**DATASET SECTION:**
_ _ _ _ _
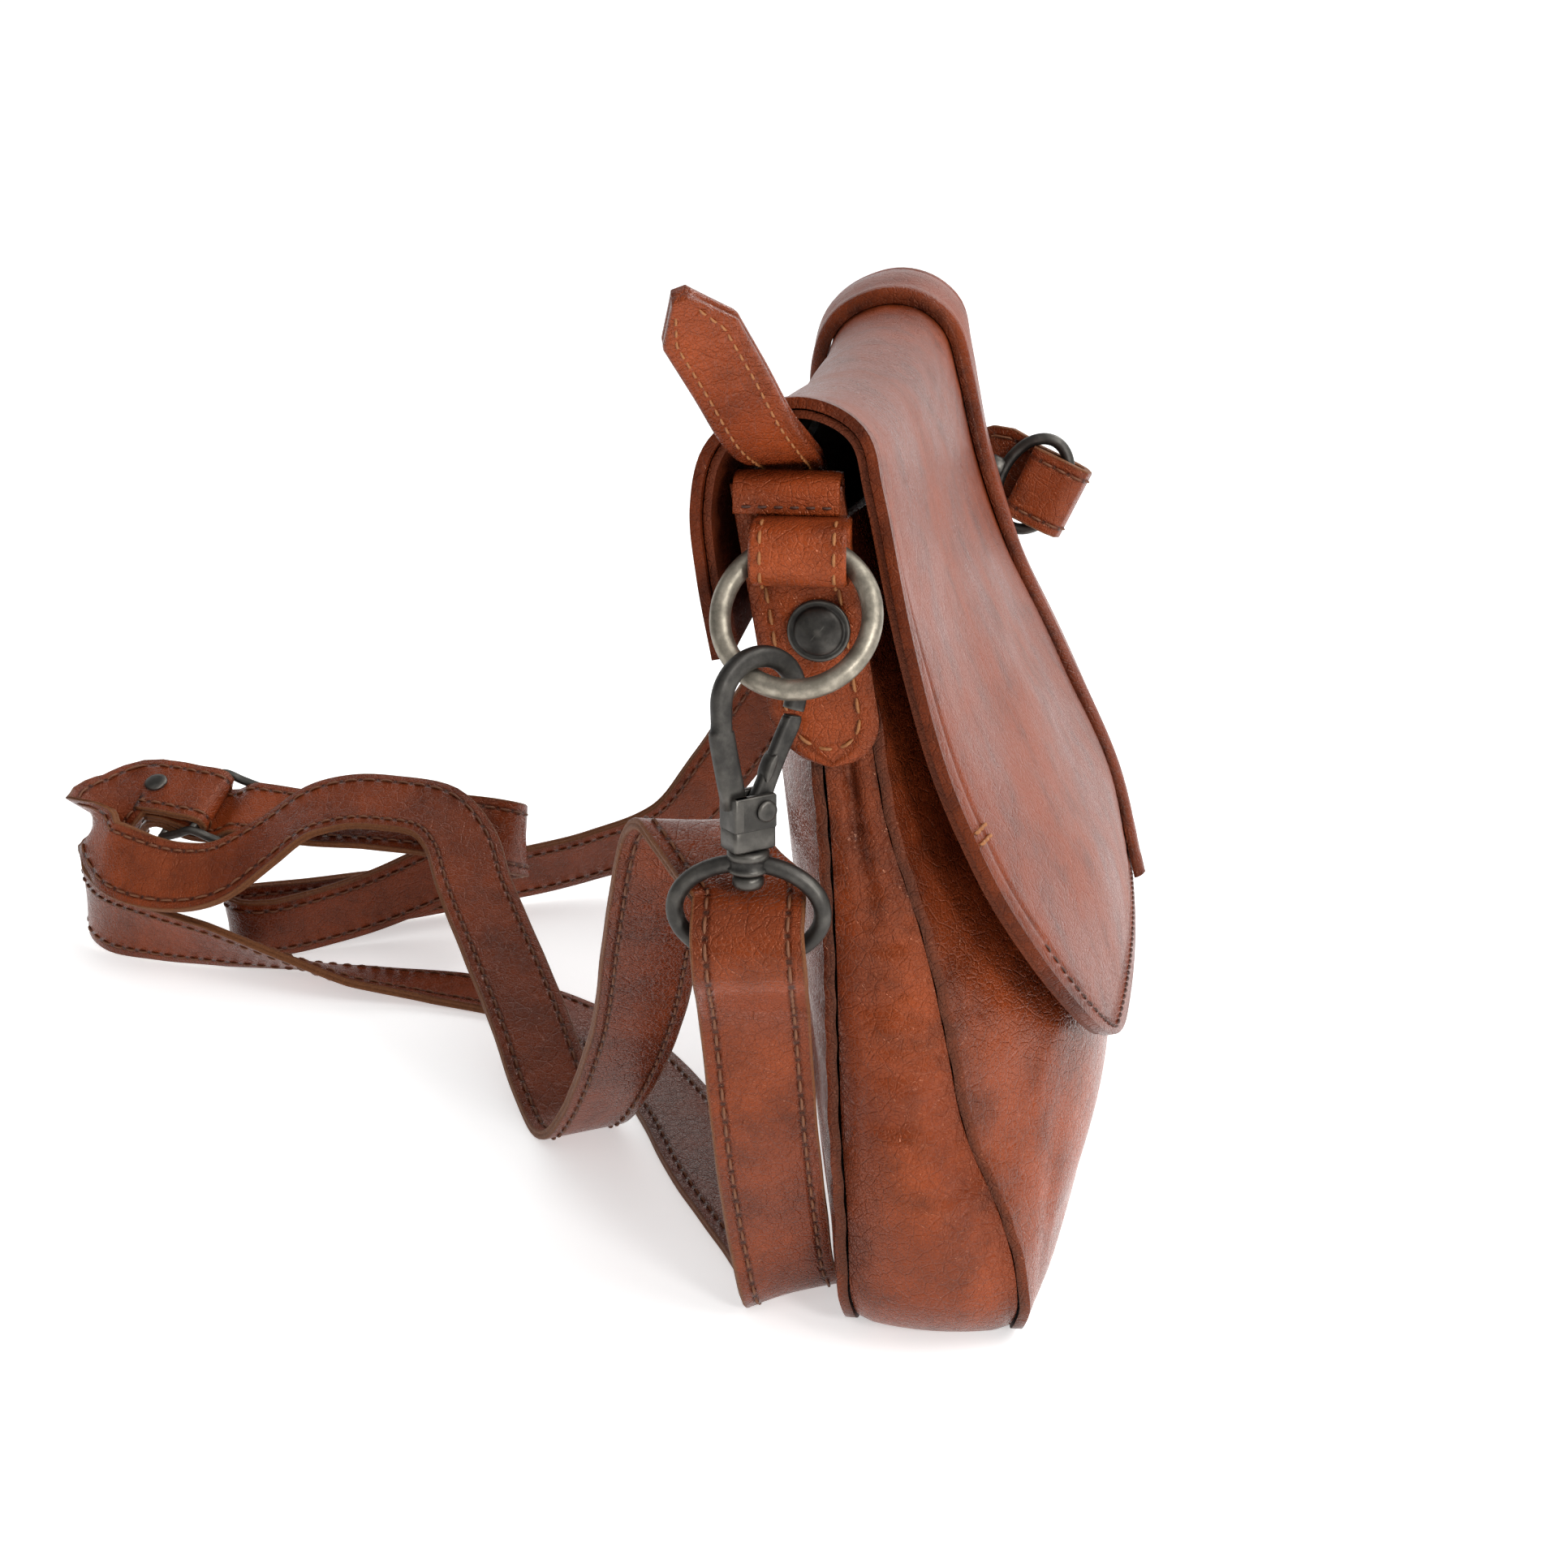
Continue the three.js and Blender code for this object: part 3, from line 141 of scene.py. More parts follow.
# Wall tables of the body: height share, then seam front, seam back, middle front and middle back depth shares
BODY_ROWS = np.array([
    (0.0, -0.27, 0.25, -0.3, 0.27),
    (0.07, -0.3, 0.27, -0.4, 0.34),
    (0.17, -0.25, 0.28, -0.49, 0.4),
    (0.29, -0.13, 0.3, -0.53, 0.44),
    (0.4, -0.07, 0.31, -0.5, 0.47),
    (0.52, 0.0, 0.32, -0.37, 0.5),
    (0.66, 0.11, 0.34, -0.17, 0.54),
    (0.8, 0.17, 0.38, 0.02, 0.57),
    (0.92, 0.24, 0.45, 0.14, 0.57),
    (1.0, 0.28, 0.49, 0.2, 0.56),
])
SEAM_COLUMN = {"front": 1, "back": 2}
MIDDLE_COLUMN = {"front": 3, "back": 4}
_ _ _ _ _
**SET PROBLEM:** Write the data from above out again, exactly.

**SOLUTION TO THE PROBLEM:**
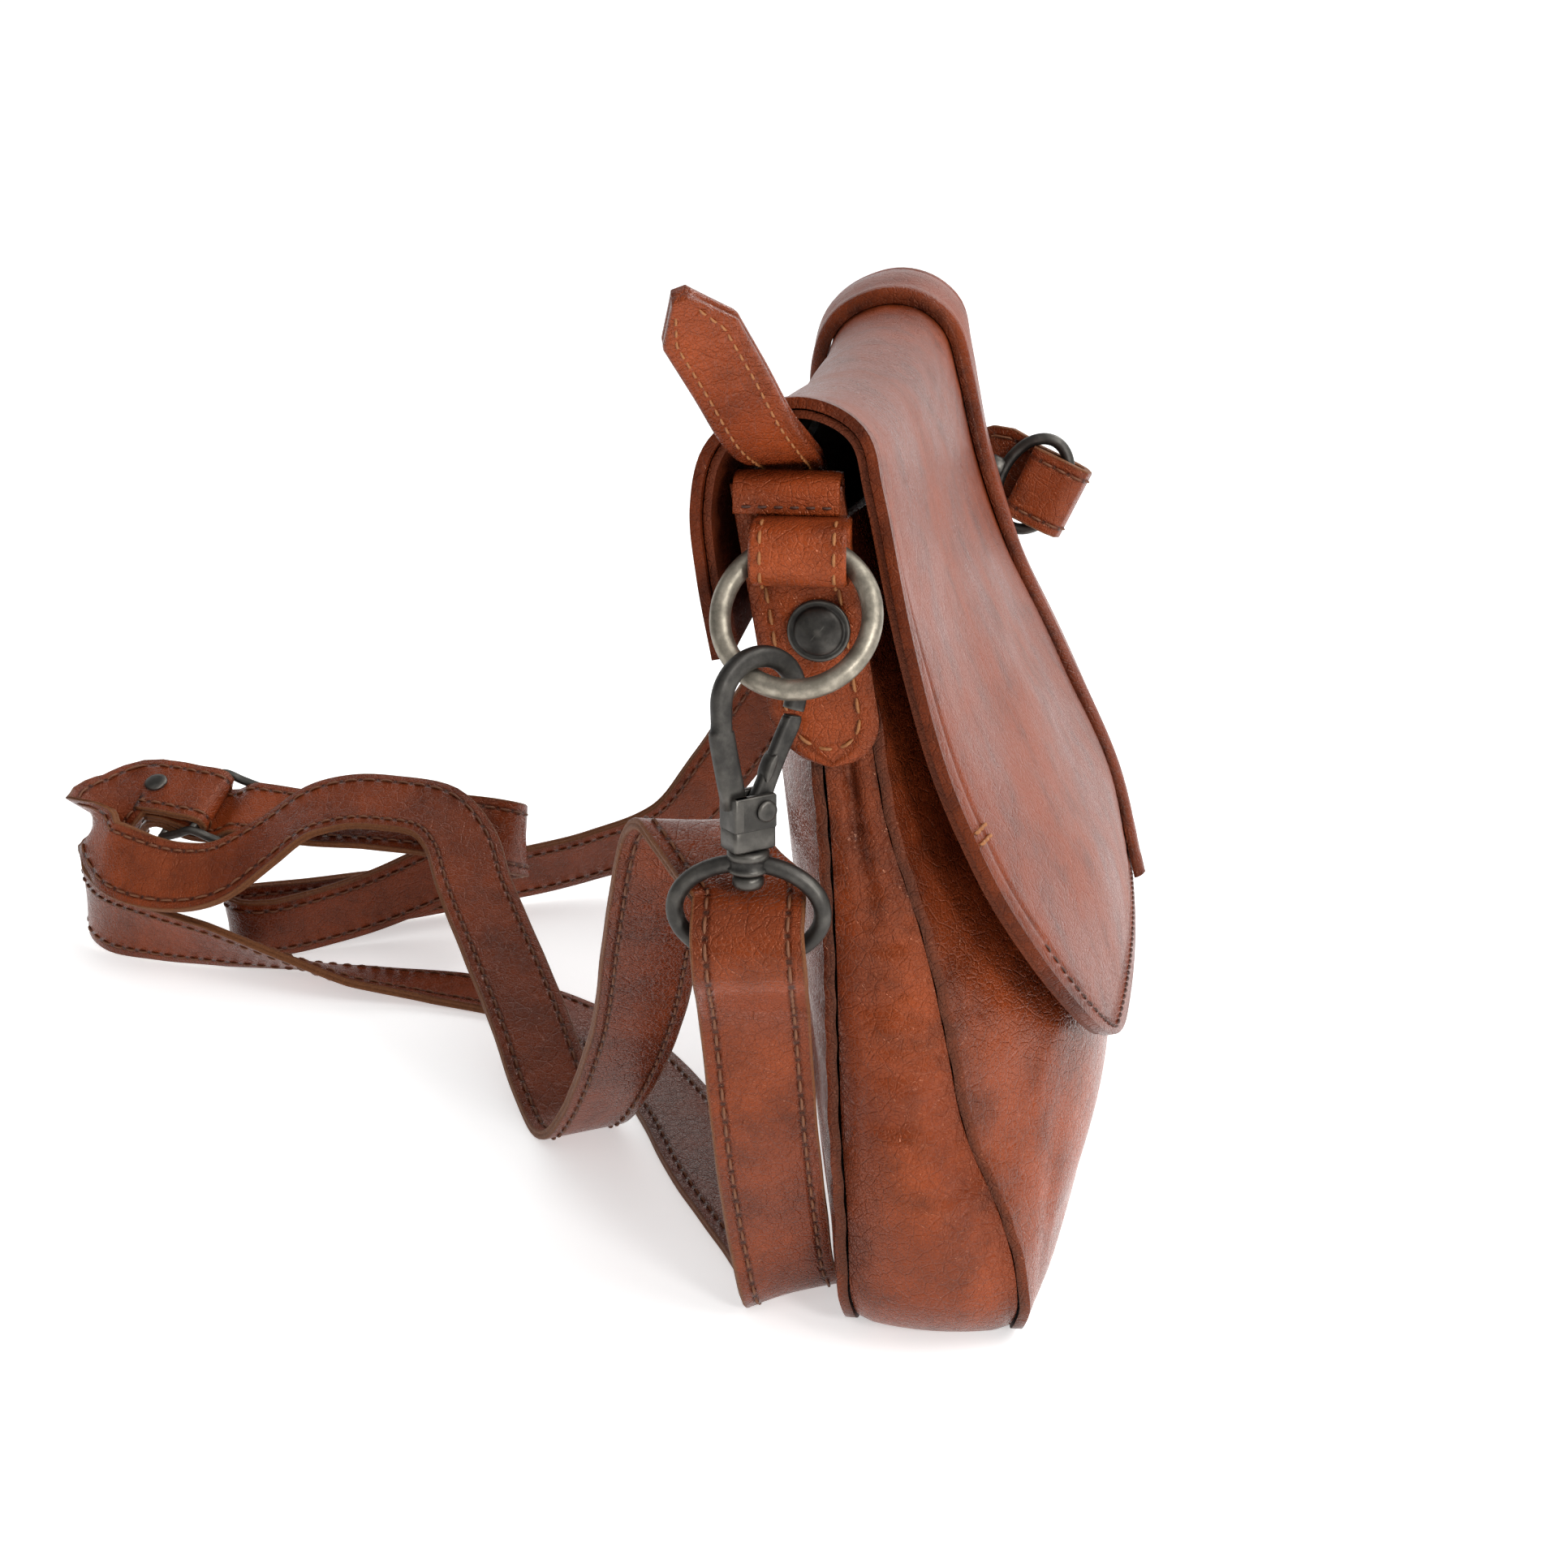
Continue the three.js and Blender code for this object: part 3, from line 141 of scene.py. More parts follow.
# Wall tables of the body: height share, then seam front, seam back, middle front and middle back depth shares
BODY_ROWS = np.array([
    (0.0, -0.27, 0.25, -0.3, 0.27),
    (0.07, -0.3, 0.27, -0.4, 0.34),
    (0.17, -0.25, 0.28, -0.49, 0.4),
    (0.29, -0.13, 0.3, -0.53, 0.44),
    (0.4, -0.07, 0.31, -0.5, 0.47),
    (0.52, 0.0, 0.32, -0.37, 0.5),
    (0.66, 0.11, 0.34, -0.17, 0.54),
    (0.8, 0.17, 0.38, 0.02, 0.57),
    (0.92, 0.24, 0.45, 0.14, 0.57),
    (1.0, 0.28, 0.49, 0.2, 0.56),
])
SEAM_COLUMN = {"front": 1, "back": 2}
MIDDLE_COLUMN = {"front": 3, "back": 4}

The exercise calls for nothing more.